Would you restate, exactly as they appear, the lines from the one containing "bpy.context.view_layer.update()" through the end of the data below?
===== TASK DATA
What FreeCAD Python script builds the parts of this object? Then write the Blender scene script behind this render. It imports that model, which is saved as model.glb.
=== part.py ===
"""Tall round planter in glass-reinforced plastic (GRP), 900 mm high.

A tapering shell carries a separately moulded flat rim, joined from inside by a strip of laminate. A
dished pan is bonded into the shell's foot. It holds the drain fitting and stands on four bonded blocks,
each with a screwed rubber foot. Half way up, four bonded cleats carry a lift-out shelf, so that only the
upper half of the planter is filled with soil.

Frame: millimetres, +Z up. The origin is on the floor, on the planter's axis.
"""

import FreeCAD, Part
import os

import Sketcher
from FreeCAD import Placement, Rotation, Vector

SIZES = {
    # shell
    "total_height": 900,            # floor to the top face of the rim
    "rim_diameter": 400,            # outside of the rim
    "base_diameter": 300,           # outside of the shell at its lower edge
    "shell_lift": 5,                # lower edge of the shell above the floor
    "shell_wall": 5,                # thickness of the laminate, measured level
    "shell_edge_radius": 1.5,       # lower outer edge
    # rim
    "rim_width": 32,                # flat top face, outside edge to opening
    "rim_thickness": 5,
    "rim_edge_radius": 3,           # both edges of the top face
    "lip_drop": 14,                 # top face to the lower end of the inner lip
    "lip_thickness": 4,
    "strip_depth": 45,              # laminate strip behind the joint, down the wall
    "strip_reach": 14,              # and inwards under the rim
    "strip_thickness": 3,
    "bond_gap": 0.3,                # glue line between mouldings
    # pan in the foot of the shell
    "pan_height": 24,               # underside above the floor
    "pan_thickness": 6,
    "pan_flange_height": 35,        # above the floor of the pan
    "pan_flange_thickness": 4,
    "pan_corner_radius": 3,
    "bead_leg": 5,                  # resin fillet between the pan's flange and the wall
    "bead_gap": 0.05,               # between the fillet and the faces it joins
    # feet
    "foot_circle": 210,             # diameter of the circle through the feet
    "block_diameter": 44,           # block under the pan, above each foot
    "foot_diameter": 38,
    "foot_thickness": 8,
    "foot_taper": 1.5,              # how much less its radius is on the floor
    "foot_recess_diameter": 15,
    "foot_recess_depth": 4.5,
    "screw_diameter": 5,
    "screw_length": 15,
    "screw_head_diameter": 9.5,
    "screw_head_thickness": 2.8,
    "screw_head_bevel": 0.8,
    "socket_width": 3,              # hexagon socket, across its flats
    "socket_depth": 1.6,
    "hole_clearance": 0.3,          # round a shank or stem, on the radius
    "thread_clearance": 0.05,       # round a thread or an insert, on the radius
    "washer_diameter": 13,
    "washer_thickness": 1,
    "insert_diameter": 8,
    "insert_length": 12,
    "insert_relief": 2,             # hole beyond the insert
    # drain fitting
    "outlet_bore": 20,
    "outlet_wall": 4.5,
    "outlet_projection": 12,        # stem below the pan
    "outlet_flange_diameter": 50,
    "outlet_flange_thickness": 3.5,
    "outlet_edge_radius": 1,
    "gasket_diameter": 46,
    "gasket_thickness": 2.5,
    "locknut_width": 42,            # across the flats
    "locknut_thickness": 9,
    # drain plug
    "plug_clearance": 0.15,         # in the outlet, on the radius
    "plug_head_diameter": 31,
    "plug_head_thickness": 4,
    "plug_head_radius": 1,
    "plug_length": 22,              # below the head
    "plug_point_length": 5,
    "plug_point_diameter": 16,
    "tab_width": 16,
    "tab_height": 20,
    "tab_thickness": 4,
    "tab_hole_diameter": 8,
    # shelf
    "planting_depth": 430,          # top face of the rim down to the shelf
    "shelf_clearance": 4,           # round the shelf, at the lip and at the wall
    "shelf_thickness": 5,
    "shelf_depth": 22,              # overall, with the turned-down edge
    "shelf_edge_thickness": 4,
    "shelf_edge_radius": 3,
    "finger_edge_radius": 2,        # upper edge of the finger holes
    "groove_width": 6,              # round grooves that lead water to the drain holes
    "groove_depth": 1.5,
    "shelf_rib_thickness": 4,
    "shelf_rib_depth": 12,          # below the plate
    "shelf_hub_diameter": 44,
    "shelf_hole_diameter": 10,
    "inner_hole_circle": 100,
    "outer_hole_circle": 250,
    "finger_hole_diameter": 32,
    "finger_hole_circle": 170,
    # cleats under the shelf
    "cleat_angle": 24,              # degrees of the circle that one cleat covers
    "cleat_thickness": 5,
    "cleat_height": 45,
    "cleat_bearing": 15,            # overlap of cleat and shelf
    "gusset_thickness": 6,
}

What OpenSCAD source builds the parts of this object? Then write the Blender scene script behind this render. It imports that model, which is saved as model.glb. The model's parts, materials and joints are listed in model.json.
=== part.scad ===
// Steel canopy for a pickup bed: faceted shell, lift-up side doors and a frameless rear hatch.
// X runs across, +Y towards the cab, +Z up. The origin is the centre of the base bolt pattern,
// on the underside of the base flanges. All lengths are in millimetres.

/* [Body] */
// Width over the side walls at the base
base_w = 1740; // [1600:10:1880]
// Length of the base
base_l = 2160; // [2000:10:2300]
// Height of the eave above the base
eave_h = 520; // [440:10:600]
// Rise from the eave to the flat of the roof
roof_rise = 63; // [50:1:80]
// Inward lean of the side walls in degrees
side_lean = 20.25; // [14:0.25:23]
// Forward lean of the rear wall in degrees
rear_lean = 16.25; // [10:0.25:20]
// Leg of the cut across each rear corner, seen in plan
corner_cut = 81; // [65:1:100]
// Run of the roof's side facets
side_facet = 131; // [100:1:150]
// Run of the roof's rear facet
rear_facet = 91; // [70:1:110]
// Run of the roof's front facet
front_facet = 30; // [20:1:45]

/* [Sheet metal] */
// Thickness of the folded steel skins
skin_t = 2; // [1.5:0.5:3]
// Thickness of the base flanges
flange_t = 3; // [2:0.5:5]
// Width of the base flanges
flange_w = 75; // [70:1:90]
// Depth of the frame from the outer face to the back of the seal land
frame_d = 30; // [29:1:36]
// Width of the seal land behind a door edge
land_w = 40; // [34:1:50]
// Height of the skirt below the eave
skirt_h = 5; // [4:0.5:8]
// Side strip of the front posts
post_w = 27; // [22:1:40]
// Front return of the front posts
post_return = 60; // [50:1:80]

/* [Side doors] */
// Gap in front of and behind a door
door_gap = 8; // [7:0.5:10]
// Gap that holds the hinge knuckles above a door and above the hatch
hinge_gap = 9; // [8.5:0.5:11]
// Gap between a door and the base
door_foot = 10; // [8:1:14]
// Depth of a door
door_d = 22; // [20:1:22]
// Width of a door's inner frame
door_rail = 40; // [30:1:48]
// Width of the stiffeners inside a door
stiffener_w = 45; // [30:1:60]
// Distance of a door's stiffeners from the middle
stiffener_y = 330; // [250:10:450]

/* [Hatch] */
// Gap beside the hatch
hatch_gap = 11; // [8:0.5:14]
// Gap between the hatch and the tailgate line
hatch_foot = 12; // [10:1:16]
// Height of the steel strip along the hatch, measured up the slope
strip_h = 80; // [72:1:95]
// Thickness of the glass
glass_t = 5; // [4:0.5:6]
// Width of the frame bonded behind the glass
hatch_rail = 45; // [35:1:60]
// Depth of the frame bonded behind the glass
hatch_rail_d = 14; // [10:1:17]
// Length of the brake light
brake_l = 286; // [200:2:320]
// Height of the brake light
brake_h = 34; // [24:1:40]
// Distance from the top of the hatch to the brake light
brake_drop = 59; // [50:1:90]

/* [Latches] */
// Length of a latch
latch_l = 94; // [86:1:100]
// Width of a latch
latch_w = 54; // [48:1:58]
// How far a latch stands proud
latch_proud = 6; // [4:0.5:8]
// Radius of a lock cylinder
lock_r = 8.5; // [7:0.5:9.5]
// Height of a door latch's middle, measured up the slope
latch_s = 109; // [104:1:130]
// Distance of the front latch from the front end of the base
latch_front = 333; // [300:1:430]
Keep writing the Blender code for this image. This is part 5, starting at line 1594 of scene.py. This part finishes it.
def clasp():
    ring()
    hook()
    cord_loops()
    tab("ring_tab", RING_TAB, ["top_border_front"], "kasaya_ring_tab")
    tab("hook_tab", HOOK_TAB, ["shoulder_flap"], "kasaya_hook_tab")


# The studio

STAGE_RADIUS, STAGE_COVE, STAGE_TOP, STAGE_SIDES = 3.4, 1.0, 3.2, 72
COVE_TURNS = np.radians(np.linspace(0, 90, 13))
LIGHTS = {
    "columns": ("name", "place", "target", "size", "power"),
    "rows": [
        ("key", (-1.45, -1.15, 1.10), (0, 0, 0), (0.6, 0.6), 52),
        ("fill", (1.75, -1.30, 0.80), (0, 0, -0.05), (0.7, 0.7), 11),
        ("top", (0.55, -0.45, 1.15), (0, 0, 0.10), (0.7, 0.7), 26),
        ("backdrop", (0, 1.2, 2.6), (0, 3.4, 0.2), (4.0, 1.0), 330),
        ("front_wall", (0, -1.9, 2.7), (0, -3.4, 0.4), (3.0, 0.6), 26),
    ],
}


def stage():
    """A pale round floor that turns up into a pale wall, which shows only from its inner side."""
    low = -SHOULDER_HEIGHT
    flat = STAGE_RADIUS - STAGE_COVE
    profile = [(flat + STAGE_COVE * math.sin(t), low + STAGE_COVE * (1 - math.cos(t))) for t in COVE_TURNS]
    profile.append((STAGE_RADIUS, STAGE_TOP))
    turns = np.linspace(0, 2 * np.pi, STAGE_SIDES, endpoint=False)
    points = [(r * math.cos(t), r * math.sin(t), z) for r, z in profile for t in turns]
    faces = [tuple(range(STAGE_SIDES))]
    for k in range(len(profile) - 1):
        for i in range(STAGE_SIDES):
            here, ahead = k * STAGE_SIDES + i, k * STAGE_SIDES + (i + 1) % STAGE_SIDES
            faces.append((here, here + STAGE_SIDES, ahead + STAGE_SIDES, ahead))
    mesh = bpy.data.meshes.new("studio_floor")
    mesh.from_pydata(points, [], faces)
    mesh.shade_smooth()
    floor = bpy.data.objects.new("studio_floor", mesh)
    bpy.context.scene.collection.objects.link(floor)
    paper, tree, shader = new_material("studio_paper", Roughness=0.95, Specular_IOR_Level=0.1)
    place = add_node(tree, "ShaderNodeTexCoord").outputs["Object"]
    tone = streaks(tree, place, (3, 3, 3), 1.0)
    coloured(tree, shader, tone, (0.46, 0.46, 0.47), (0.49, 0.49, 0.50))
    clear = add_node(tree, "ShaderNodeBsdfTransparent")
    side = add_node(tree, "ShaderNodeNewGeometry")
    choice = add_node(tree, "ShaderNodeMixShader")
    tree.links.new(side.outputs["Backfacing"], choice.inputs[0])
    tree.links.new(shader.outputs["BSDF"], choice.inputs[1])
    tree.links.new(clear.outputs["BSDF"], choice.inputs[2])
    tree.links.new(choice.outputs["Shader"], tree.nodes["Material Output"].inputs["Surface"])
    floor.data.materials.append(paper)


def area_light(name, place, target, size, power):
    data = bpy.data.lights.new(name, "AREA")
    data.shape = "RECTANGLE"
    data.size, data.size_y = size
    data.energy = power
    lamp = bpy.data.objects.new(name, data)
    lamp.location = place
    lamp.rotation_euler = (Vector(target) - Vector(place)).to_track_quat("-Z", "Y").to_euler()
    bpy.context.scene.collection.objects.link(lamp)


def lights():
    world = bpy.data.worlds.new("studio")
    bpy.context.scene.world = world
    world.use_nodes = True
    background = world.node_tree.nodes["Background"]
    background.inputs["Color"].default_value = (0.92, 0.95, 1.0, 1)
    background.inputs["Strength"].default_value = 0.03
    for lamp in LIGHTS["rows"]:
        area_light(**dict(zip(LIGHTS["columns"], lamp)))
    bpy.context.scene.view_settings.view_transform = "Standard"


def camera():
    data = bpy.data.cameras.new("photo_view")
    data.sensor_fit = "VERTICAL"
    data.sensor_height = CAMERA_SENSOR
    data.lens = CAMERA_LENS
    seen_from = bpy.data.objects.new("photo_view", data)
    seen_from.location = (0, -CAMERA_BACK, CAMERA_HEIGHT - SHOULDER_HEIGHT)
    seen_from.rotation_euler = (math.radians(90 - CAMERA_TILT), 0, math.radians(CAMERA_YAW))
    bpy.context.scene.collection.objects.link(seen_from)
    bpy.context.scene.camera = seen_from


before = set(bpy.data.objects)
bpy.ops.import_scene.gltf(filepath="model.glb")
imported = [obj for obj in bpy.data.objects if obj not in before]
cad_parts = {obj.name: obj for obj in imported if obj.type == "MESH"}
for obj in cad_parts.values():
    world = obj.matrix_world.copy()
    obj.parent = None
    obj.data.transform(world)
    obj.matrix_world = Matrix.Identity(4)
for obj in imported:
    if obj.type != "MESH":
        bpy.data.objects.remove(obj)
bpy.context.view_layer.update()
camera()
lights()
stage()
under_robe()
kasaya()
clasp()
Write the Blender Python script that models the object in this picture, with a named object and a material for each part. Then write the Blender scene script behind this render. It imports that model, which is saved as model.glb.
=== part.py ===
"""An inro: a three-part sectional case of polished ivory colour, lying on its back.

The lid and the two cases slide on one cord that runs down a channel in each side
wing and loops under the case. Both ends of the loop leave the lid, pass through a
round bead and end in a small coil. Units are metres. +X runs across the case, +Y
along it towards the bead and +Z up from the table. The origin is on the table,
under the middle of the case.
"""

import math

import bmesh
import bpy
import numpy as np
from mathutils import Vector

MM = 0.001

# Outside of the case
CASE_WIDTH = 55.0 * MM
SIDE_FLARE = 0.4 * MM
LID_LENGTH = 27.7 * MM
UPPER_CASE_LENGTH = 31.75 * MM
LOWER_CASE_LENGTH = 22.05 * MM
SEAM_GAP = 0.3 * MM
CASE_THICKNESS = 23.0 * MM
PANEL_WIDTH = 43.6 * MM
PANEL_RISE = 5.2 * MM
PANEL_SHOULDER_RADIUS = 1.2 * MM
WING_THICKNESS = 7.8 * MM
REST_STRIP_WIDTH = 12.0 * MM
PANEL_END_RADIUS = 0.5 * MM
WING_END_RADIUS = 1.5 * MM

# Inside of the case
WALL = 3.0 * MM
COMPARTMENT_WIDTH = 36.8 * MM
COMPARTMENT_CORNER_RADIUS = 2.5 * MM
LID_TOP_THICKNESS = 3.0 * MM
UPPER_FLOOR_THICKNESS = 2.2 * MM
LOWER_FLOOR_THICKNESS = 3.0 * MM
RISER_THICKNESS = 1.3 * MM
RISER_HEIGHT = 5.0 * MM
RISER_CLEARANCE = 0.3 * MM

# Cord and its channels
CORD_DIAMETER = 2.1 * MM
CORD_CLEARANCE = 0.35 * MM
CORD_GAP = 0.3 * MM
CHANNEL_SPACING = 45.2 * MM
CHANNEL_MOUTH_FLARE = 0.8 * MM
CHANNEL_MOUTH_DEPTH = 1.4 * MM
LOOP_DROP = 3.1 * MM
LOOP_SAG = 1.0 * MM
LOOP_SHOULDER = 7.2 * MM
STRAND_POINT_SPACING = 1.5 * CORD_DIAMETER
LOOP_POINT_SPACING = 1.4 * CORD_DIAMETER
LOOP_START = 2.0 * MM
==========
_THE SOLUTION_
bpy.context.view_layer.update()
camera()
lights()
stage()
under_robe()
kasaya()
clasp()
Write the Blender Python script that models the object in this picture, with a named object and a material for each part. Then write the Blender scene script behind this render. It imports that model, which is saved as model.glb.
=== part.py ===
"""An inro: a three-part sectional case of polished ivory colour, lying on its back.

The lid and the two cases slide on one cord that runs down a channel in each side
wing and loops under the case. Both ends of the loop leave the lid, pass through a
round bead and end in a small coil. Units are metres. +X runs across the case, +Y
along it towards the bead and +Z up from the table. The origin is on the table,
under the middle of the case.
"""

import math

import bmesh
import bpy
import numpy as np
from mathutils import Vector

MM = 0.001

# Outside of the case
CASE_WIDTH = 55.0 * MM
SIDE_FLARE = 0.4 * MM
LID_LENGTH = 27.7 * MM
UPPER_CASE_LENGTH = 31.75 * MM
LOWER_CASE_LENGTH = 22.05 * MM
SEAM_GAP = 0.3 * MM
CASE_THICKNESS = 23.0 * MM
PANEL_WIDTH = 43.6 * MM
PANEL_RISE = 5.2 * MM
PANEL_SHOULDER_RADIUS = 1.2 * MM
WING_THICKNESS = 7.8 * MM
REST_STRIP_WIDTH = 12.0 * MM
PANEL_END_RADIUS = 0.5 * MM
WING_END_RADIUS = 1.5 * MM

# Inside of the case
WALL = 3.0 * MM
COMPARTMENT_WIDTH = 36.8 * MM
COMPARTMENT_CORNER_RADIUS = 2.5 * MM
LID_TOP_THICKNESS = 3.0 * MM
UPPER_FLOOR_THICKNESS = 2.2 * MM
LOWER_FLOOR_THICKNESS = 3.0 * MM
RISER_THICKNESS = 1.3 * MM
RISER_HEIGHT = 5.0 * MM
RISER_CLEARANCE = 0.3 * MM

# Cord and its channels
CORD_DIAMETER = 2.1 * MM
CORD_CLEARANCE = 0.35 * MM
CORD_GAP = 0.3 * MM
CHANNEL_SPACING = 45.2 * MM
CHANNEL_MOUTH_FLARE = 0.8 * MM
CHANNEL_MOUTH_DEPTH = 1.4 * MM
LOOP_DROP = 3.1 * MM
LOOP_SAG = 1.0 * MM
LOOP_SHOULDER = 7.2 * MM
STRAND_POINT_SPACING = 1.5 * CORD_DIAMETER
LOOP_POINT_SPACING = 1.4 * CORD_DIAMETER
LOOP_START = 2.0 * MM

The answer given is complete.